Schools nationwide have rushed to supply their classrooms with computers, and many policy makers say it is foolish to do otherwise. But the contrarian point of view can be found at the epicenter of the tech economy, where some parents and educators have a message: computers and schools don’t mix.
Thanks Linda. The Wikipedia page on the Waldorf schools states the following:
“Waldorf education is based on anthroposophy, a spiritual philosophy developed by Rudolf Steiner (1861-1925). Steiner described three seven-year stages of child development. In the first stage, early childhood, emphasis is on imitative learning of worthwhile skills. During the elementary school years, the emphasis is on developing pupils’ artistic expression and social capacities, fostering both creative and analytical modes of understanding. In the third stage, the emphasis is on encouraging critical understanding and fostering idealism. Throughout, the approach stresses the role of the imagination in learning and places a strong value on integrating academic, practical and artistic pursuits.”

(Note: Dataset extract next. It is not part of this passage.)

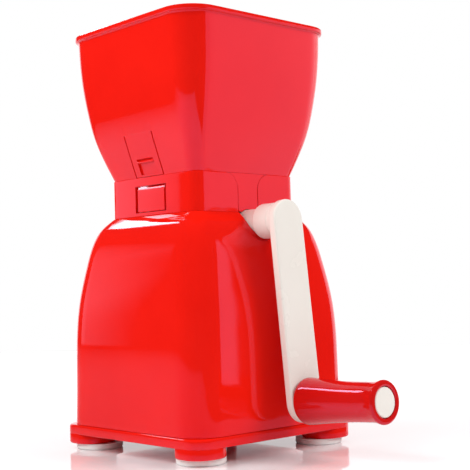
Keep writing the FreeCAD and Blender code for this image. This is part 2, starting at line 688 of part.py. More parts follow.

Sounds like an interesting approach, but it wouldn’t be surprising to hear that they eschew the use of technology. The question isn’t “Are there top private schools that don’t use technology”.
I’m sure there are and so are public schools. It just isn’t all day long and it isn’t merely for assessments and testing.
That isn’t what Gates is proposing….cutting the labor costs and replacing teachers with electronics is a way to funnel money elsewhere. Be informed.
By the way Ken, many things will look foolish and in less than five years, and it won’t be the comments left here. Look closer.